A really good client of ours has been colocating with us since late 2003. They’ve grown their web application from running on a Xserve 1.0Ghz DP G4 to an Xserve 2.0Ghz DP G5, then moving their database off to a separate big hardware RAIDed Dell server.
They came to us about a year ago (May 2006) and said they were getting a big new client who wanted to run their entire site on their system and they were going to need a load balanced system with plenty of power and scalability. Earlier in the year (Feb 2006), Apple had introduced their second generation MacMini that now sported the new Intel Core Duo chips along with Gigabit Ethernet. At that time, we were also concerned about increased power usage in our cage, so we picked up an Intel Mac Mini 1.66Ghz Core Duo, had it upgraded to 2GB of RAM (the G4’s could only handle 1GB) and started to really put it through it’s paces.

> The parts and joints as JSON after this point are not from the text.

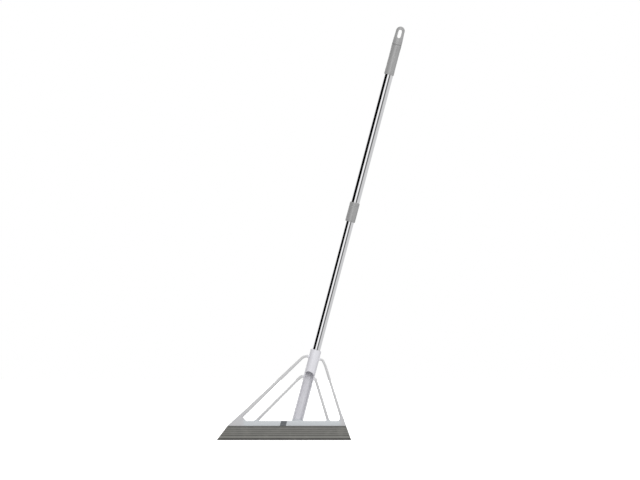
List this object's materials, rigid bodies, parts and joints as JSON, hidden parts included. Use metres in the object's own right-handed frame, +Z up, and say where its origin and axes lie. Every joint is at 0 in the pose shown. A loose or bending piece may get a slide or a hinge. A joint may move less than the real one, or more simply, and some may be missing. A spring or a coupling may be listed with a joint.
{
  "type": "floor squeegee broom",
  "caption": "Floor squeegee broom: slanted ribbed rubber blade on a triangular moulded head, with a telescopic metal pole, twist lock, grip and hanging loop.",
  "frame": {"origin": "middle of the rubber blade's lip, on the floor it stands on", "axes": "+X along the blade towards the side the pole leans to, +Y from the front to the back, +Z up"},
  "size_m": [0.4576, 0.0264, 1.0068],
  "materials": {
    "white_plastic": "satin moulded",
    "grey_rubber": "matt ribbed",
    "dark_rubber": "matt",
    "black_rubber": "matt",
    "bright_steel": "polished tube",
    "collar_plastic": "satin moulded",
    "grip_plastic": "fine grained",
    "spigot_plastic": "moulded",
    "black_plastic": "moulded",
    "natural_plastic": "unpigmented moulded",
    "screw_steel": "zinc plated"
  },
  "bodies": {
    "head": {"head_frame": "white_plastic", "rubber_blade": "grey_rubber", "blade_key": "dark_rubber", "lower_tube": "bright_steel", "thread_spigot": "spigot_plastic", "lock_plug": "black_plastic", "lock_cap": "black_plastic", "cap_screw": "screw_steel"},
    "lock": {"lock_sleeve": "natural_plastic", "drag_ring": "black_rubber"},
    "upper_pole": {"upper_tube": "bright_steel", "collar": "collar_plastic", "guide_bush": "natural_plastic", "grip": "grip_plastic", "end_plug": "natural_plastic"},
    "hanger": {"hanging_loop": "grip_plastic", "hanger_clip": "screw_steel"}
  },
  "joints": [
    {"name": "pole_twist", "type": "hinge", "parent": "head", "child": "lock", "pos_m": [0.18443, 0, 0.62312], "axis": [0.2554, 0, 0.9668], "range_deg": [0, 180]},
    {"name": "pole_slide", "type": "slide", "parent": "lock", "child": "upper_pole", "axis": [0.2554, 0, 0.9668], "range_m": [-0.27, 0]},
    {"name": "hanger_swivel", "type": "hinge", "parent": "upper_pole", "child": "hanger", "pos_m": [0.27525, 0, 0.96682], "axis": [0.2554, 0, 0.9668], "continuous": true}
  ]
}
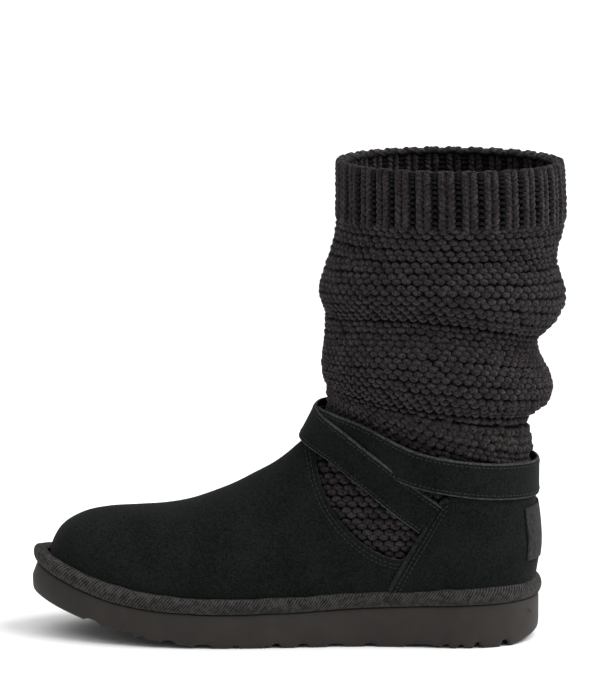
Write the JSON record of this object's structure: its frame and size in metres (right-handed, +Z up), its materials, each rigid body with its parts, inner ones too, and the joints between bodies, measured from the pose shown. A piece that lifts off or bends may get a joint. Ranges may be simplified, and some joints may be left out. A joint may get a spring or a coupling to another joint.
{
  "type": "slouchy knit-shaft boot",
  "caption": "Pull-on ankle boot with a suede foot, slouched knit shaft with ribbed cuff, wrapped suede strap and thick moulded sole.",
  "frame": {"origin": "on the floor, at the middle of the heel's tread", "axes": "+X from toe to heel, +Y towards the lateral side, +Z up"},
  "size_m": [0.2846, 0.101, 0.2572],
  "materials": {
    "sole_rubber": "matt brown-grey moulded foam rubber",
    "tape": "charcoal twill tape over a foam core",
    "suede": "black suede with a fine nap",
    "strap_suede": "black suede with raw, lighter edges",
    "knit": "chunky charcoal-brown yarn",
    "label": "blank woven label",
    "fleece": "dark short fleece"
  },
  "bodies": {
    "root": {"outsole": "sole_rubber", "foxing_tape": "tape", "upper": "suede", "heel_counter": "suede", "counter_piping_medial": "suede", "counter_piping_lateral": "suede", "knit_shaft": "knit", "ankle_strap": "strap_suede", "heel_label": "label", "insole": "fleece"}
  },
  "joints": []
}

It turned out to be a real winner.
- In terms of power consumption, no matter how hard I tried I could not make that Mini use more than 0.37A of power. I blasted that thing with multiple concurrent CPU and disk bound processes, getting really heavy loads and disk read/writes.
- In terms of CPU, when we ran a battery of tests to really try and emulate this customers environment which is a very complex PHP web application. It really shone and had tremendous performance, even under load.
The final configuration we ended up with was:
MacMini Intel 1.66Ghz Core Duo, 2GB RAM and we replaced the stock Seagate 80GB 5400rpm SATA 2.5″ notebook drives with the Hitachi E7K100 60GB 7200rpm SATA drive. These are the drives that IBM puts on it’s blade servers as they are rated for 24/7 usage.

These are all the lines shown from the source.